The net debt ratio is another one of the principles of responsible financial management.

In layman's terms, this ratio means that if government were to use all its available cash balances to repay its debt at the end of a financial year and, if there were still some remaining debt, that debt should not be more than 80% of government's revenue. The net debt ratio is expected to be 85.9% at 30 June 2009, which is over the 80% limit allowed by PMFL.

Government cash balances in its chequing account are forecast to be $16.8 million at 30 June 2009. Cash balances in respect of the "restricted-use" bank accounts -- such as those for the General Reserves Fund and Environmental Protection Fund -- are forecast to total $74.4 million at 30 June 2009.

Total cash reserves of $91.2 million, are expected to meet only 64.7 days of central government's expenses, whereas PMFL requires a minimum of 90 days coverage.

Additionally, central government's debt-service ratio is expected to be at 8.1% at 30 June 2009, which is nearing the limit of 10% as prescribed in the PMFL, Mr. Jefferson said. Debt-service ratio represents the country's ability to repay its annual debt obligations, as a portion of its revenue. The lower the ratio, the healthier the country's finances.

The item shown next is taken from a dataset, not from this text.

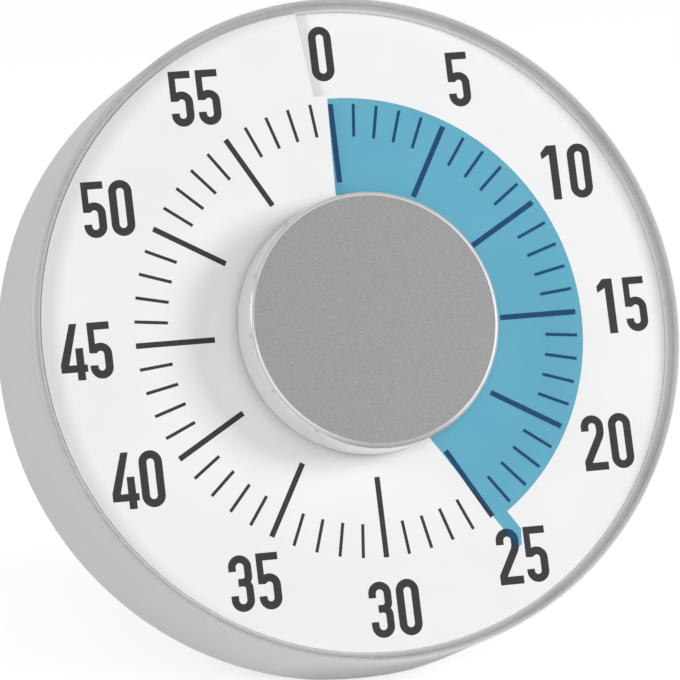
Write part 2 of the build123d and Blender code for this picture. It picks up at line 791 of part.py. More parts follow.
with BuildPart() as spring_barrel:
    disc(centre, barrel_radius, barrel_depth, barrel_height)
    disc(centre, barrel_radius - barrel_wall, barrel_depth, barrel_height - barrel_wall, mode=Mode.SUBTRACT)
    disc(centre, arbor_radius + slip, barrel_depth, barrel_height, mode=Mode.SUBTRACT)

mainspring = spiral_strip(centre, mainspring_inner, mainspring_outer, mainspring_turns,
                          barrel_depth + free_gap + mainspring_height / 2, mainspring_strip,
                          mainspring_height)

# ---- bell and hammer -----------------------------------------------------------------------------------

bell_corner = 0.4 * bell_radius
bell_seat = bell_crown_depth + bell_wall
sound_hole_circle = (bell_post_radius + bell_radius) / 2

with BuildPart() as bell:
    with BuildSketch(section_at(bell_point)):
        with BuildLine():
            Polyline(
                (screw_radius + slip, -bell_crown_depth),
                (bell_radius, -bell_crown_depth),
                (bell_radius, -bell_crown_depth - bell_depth),
                (bell_radius - bell_wall, -bell_crown_depth - bell_depth),
                (bell_radius - bell_wall, -bell_crown_depth - bell_wall),
                (screw_radius + slip, -bell_crown_depth - bell_wall),
                close=True,
            )
        make_face()
        shoulder = vertices().group_by(Axis.X)[-1].sort_by(Axis.Y)[-1]
        fillet(shoulder, radius=bell_corner)
        hollow = vertices().filter_by_position(
            Axis.X, bell_radius - 1.5 * bell_wall, bell_radius - 0.5 * bell_wall
        ).sort_by(Axis.Y)[-1]
        fillet(hollow, radius=bell_corner - bell_wall)
    revolve(axis=axis_at(bell_point))

with BuildPart() as bell_post:
    disc(bell_point, bell_post_radius, bell_seat, cover_front - bell_seat)
    disc(bell_point, screw_radius + slip, bell_seat, screw_length, mode=Mode.SUBTRACT)

with BuildPart() as bell_screw:
    slotted_screw(bell_point, screw_radius, screw_head_radius, bell_crown_depth, screw_head_height,
                  bell_wall + 0.9 * screw_length)

strike_distance = bell_radius + hammer_gap + hammer_head_radius
hammer_head = (hammer_head_side, bell_point[1] - sqrt(strike_distance**2 - hammer_head_side**2))
pivot_reach = hypot(*hammer_point)
tail_reach = pivot_reach - cam_radius - free_gap - hammer_arm_width / 2
hammer_tail = turned(hammer_point, tail_reach, degrees(atan2(-hammer_pivot_v, -hammer_pivot_u)))
hammer_hub_radius = 2 * staff_radius

with BuildPart() as hammer_lever:
    with BuildSketch(level(hammer_level)):
        link(hammer_point, hammer_head, hammer_arm_width)
    extrude(amount=-wheel_thickness)
    disc(hammer_head, hammer_head_radius, hammer_level - wheel_thickness, 3 * wheel_thickness)
    with BuildSketch(level(upper_level)):
        link(hammer_point, hammer_tail, hammer_arm_width)
    extrude(amount=-wheel_thickness)
    disc(hammer_point, hammer_hub_radius, upper_level, hammer_level + wheel_thickness - upper_level)
    disc(hammer_point, staff_radius + slip, upper_level, plate_gap, mode=Mode.SUBTRACT)

with BuildPart() as hammer_pin:
    disc(hammer_point, staff_radius, front_plate_depth, plate_gap + 2 * plate_thickness)

# ---- rear cover ----------------------------------------------------------------------------------------

# the pin sits as far up the back as makes the folded leg, whose foot reaches the table, fit the case
folded_reach = case_inner_radius - recess_gap - recess_wall - recess_margin - pad_lip
pin_middle = dial_origin - dial_normal * (case_depth - leg_pin_inset)
foot_ahead = leg_reach - pin_middle.Y
leg_pivot_height = (foot_ahead**2 + pin_middle.Z**2 - folded_reach**2) / 2 / (
    folded_reach + foot_ahead * lean_sin - pin_middle.Z * lean_cos
)
pin_centre = pin_middle + dial_up * leg_pivot_height
leg_length = folded_reach + leg_pivot_height
leg_run = Vector(0, leg_reach, 0) - pin_centre
leg_opening = radians(lean_angle) + atan2(leg_run.Y, -leg_run.Z)
recess_top = leg_pivot_height + leg_knuckle_radius + 2 * recess_margin
recess_bottom = leg_pivot_height - leg_length - pad_lip - recess_margin


def recess_outline(wall):
    """Tapered outline of the leg's recess, larger by a wall all round, for the sketch that is open."""
    top, bottom = recess_top + wall, recess_bottom - wall
    top_half = leg_top_half_width + recess_margin + wall
    tip_half = leg_tip_half_width + recess_margin + wall
    with BuildSketch(mode=Mode.PRIVATE) as outline:
        with BuildLine():
            Polyline((-top_half, top), (top_half, top), (tip_half, bottom), (-tip_half, bottom), close=True)
        make_face()
        fillet(outline.vertices().group_by(Axis.Y)[0], radius=recess_corner + wall)
    add(outline.sketch)


keyhole_slot_end = (0, keyhole_height + keyhole_slot_length)
magnet_points = [(-magnet_side, magnet_height), (magnet_side, magnet_height),
                 (-magnet_side, -magnet_height), (magnet_side, -magnet_height)]

with BuildPart() as rear_cover:
    disc(centre, cover_radius - cover_fit, cover_front, cover_thickness)
    with BuildSketch(level(recess_front)):
        recess_outline(recess_wall)
        with Locations(*pillar_points):
            Circle(pillar_radius + cover_fit)
    extrude(amount=recess_front - cover_front)
    with BuildSketch(level(movement_back)):
        with Locations(*pillar_points):
            Circle(pillar_radius + cover_fit)
    extrude(amount=movement_back - cover_front)
    with BuildSketch(level(cover_front)):
        with Locations(*magnet_points):
            Circle(magnet_radius + magnet_wall)
    extrude(amount=magnet_thickness + magnet_wall - cover_thickness)
    with BuildSketch(level(recess_floor)):
        recess_outline(0)
    extrude(amount=-recess_depth, mode=Mode.SUBTRACT)
    with BuildSketch(level(case_depth)):
        with Locations(*magnet_points):
            Circle(magnet_radius + seat_gap)
    extrude(amount=magnet_thickness + slip, mode=Mode.SUBTRACT)
    with BuildSketch(level(movement_back)):
        with Locations(*pillar_points):
            Circle(pillar_stud_radius + slip)
    extrude(amount=-pillar_stud_length, mode=Mode.SUBTRACT)
    with BuildSketch(level(case_depth)):
        with Locations((0, keyhole_height)):
            Circle(keyhole_radius)
        link((0, keyhole_height), keyhole_slot_end, keyhole_slot_width)
        with Locations(bell_point):
            with PolarLocations(sound_hole_circle, sound_hole_count):
                Circle(sound_hole_radius)
        with Locations(*boss_points):
            Circle(cover_screw_radius + slip)
    extrude(amount=cover_thickness, mode=Mode.SUBTRACT)
    with BuildSketch(level(case_depth)):
        with Locations(*boss_points):
            Circle(cover_screw_head + seat_gap)
    extrude(amount=cover_screw_seat, mode=Mode.SUBTRACT)
    with BuildSketch(Plane(origin=pin_centre, x_dir=dial_up, z_dir=side)):
        Circle(leg_pin_radius + slip)
    extrude(amount=leg_top_half_width + recess_margin + recess_wall / 2, both=True, mode=Mode.SUBTRACT)

with BuildPart() as cover_screws:
    for point in boss_points:
        slotted_screw(point, cover_screw_radius, cover_screw_head, case_depth - cover_screw_seat,
                      cover_screw_seat - seat_gap, cover_thickness + screw_length, outward=-1)

with BuildPart() as magnets:
    for point in magnet_points:
        disc(point, magnet_radius, case_depth - magnet_thickness, magnet_thickness)

# ---- fold-out leg --------------------------------------------------------------------------------------

leg_down = leg_run.normalized()
leg_plane = Plane(origin=pin_centre, x_dir=side, z_dir=Vector(0, leg_down.Z, -leg_down.Y))
knuckle_plane = Plane(origin=pin_centre, x_dir=dial_up, z_dir=side)
# the leg's short heel above the pin meets the floor of the recess and stops it at its full opening
stop_reach = (
    recess_depth - leg_pin_inset - slip - leg_thickness / 2 * cos(leg_opening)
) / sin(leg_opening)
past_table = 2 * leg_thickness


def leg_body(grow):
    """Tapered bar of the leg, larger by a margin all round, running on below the table."""
    half_tip = leg_tip_half_width + grow
    with BuildSketch(leg_plane.offset(-leg_thickness / 2 - grow)) as profile:
        with BuildLine():
            Polyline(
                (-leg_top_half_width - grow, stop_reach),
                (leg_top_half_width + grow, stop_reach),
                (half_tip, -leg_length),
                (half_tip, -leg_length - past_table),
                (-half_tip, -leg_length - past_table),
                (-half_tip, -leg_length),
                close=True,
            )
        make_face()
    extrude(profile.sketch, amount=leg_thickness + 2 * grow)


with BuildPart() as stand_leg:
    leg_body(0)
    with BuildSketch(knuckle_plane):
        Circle(leg_knuckle_radius)
    extrude(amount=leg_top_half_width, both=True)
    with BuildSketch(knuckle_plane):
        Circle(leg_pin_radius + slip)
    extrude(amount=leg_top_half_width, both=True, mode=Mode.SUBTRACT)
    with BuildSketch(Plane.XY.offset(pad_height)):
        with Locations((0, leg_reach)):
            Rectangle(4 * leg_top_half_width, 2 * leg_reach)
    extrude(amount=-4 * pad_height, mode=Mode.SUBTRACT)

with BuildPart() as foot_pad:
    leg_body(pad_lip)
    with BuildSketch(Plane.XY):
        with Locations((0, leg_reach)):
            Rectangle(4 * leg_top_half_width, 2 * leg_reach)
    extrude(amount=pad_height, mode=Mode.INTERSECT)

with BuildPart() as leg_pin:
    with BuildSketch(knuckle_plane):
        Circle(leg_pin_radius)
    extrude(amount=leg_top_half_width + recess_margin + recess_wall / 2, both=True)

# ---- output --------------------------------------------------------------------------------------------

pieces = {
    "case_shell": case_shell, "bezel_ring": bezel_ring, "dial_plate": dial_plate,
    "film_disc": film_disc, "film_hub": film_hub,
    "knob_cap": knob_cap, "knob_inlay": knob_inlay, "knob_core": knob_core, "arbor": arbor,
    "front_plate": front_plate, "back_plate": back_plate, "movement_pillars": movement_pillars,
    "plate_screws": plate_screws,
    "great_wheel": great_wheel, "clutch_spring": clutch_spring, "clutch_collar": clutch_collar,
    "alarm_cam": alarm_cam, "spring_barrel": spring_barrel, "mainspring": mainspring,
    "second_pinion": second_pinion, "second_wheel": second_wheel,
    "third_pinion": third_pinion, "third_wheel": third_wheel,
    "escape_pinion": escape_pinion, "escape_wheel": escape_wheel,
    "pallet_lever": pallet_lever, "pallet_arbor": pallet_arbor,
    "balance_wheel": balance_wheel, "balance_staff": balance_staff,
    "hairspring": hairspring, "hairspring_stud": hairspring_stud,
    "hammer_lever": hammer_lever, "hammer_pin": hammer_pin,
    "bell": bell, "bell_post": bell_post, "bell_screw": bell_screw,
    "rear_cover": rear_cover, "cover_screws": cover_screws, "magnets": magnets,
    "stand_leg": stand_leg, "foot_pad": foot_pad, "leg_pin": leg_pin,
}

os.makedirs("parts", exist_ok=True)
for name, piece in pieces.items():
    piece.part.label = name
    export_step(piece.part, f"parts/{name}.step")
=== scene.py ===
"""Looks of the wind-up visual timer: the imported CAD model, its finishes, the printed dial and a
studio."""

import json
from math import atan2, ceil, cos, degrees, pi, radians, sin

import bmesh
import bpy
from mathutils import Matrix, Vector
from mathutils.geometry import delaunay_2d_cdt


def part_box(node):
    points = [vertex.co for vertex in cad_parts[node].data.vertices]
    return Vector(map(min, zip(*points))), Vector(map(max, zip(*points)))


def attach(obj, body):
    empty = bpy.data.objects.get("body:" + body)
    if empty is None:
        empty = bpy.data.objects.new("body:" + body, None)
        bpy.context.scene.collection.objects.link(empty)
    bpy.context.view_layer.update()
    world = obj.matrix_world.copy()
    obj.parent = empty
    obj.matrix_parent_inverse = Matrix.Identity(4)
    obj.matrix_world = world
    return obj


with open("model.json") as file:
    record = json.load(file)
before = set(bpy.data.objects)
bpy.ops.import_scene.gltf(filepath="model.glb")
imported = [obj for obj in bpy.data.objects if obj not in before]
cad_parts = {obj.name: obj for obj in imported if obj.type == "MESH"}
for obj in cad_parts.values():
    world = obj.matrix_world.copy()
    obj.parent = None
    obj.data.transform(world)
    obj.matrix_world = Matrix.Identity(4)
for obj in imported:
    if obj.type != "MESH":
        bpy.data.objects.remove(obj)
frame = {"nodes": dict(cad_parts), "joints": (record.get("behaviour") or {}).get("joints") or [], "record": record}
bpy.context.view_layer.update()

# ---- the dial's frame, from the knob's joint ----------------------------------------------------
# u runs to the right, v up along the dial and w out of it, in millimetres from the dial's middle.

MM = 0.001
knob_turn = next(joint for joint in frame["joints"] if joint["name"] == "knob_turn")
dial_origin = Vector(knob_turn["pos_m"])
dial_normal = -Vector(knob_turn["axis"])
side = Vector((1, 0, 0))
dial_up = dial_normal.cross(side)


def spot(u, v, w=0.0):
    """A point of the dial's frame, in millimetres, as a place in the row frame, in metres."""
    return dial_origin + (side * u + dial_up * v + dial_normal * w) * MM


def half_width(node):
    """Half the width of a round node, in millimetres."""
    low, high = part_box(node)
    return (high.x - low.x) / 2 / MM


# ---- sizes and tones ----------------------------------------------------------------------------
# Lengths are in millimetres and angles in degrees; a clock angle runs clockwise from 12 o'clock.
# A reach is the stretch over which a shade or a tone changes, and where the shade has a clock angle
# it is measured that way from the dial's middle.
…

The overall public-sector debt stands at $590 million, he said. Of this, central government's debt balance at 30 June 2009 is now forecast to be $416.5 million, compared with $286 million at 30 June 2008, he told the House.

The overall public-sector debt represents loans that central government, statutory authorities and government-owned companies (examples of which are Cayman Turtle Farm and Cayman Airways) have incurred to fund capital expenditures and other major expenses.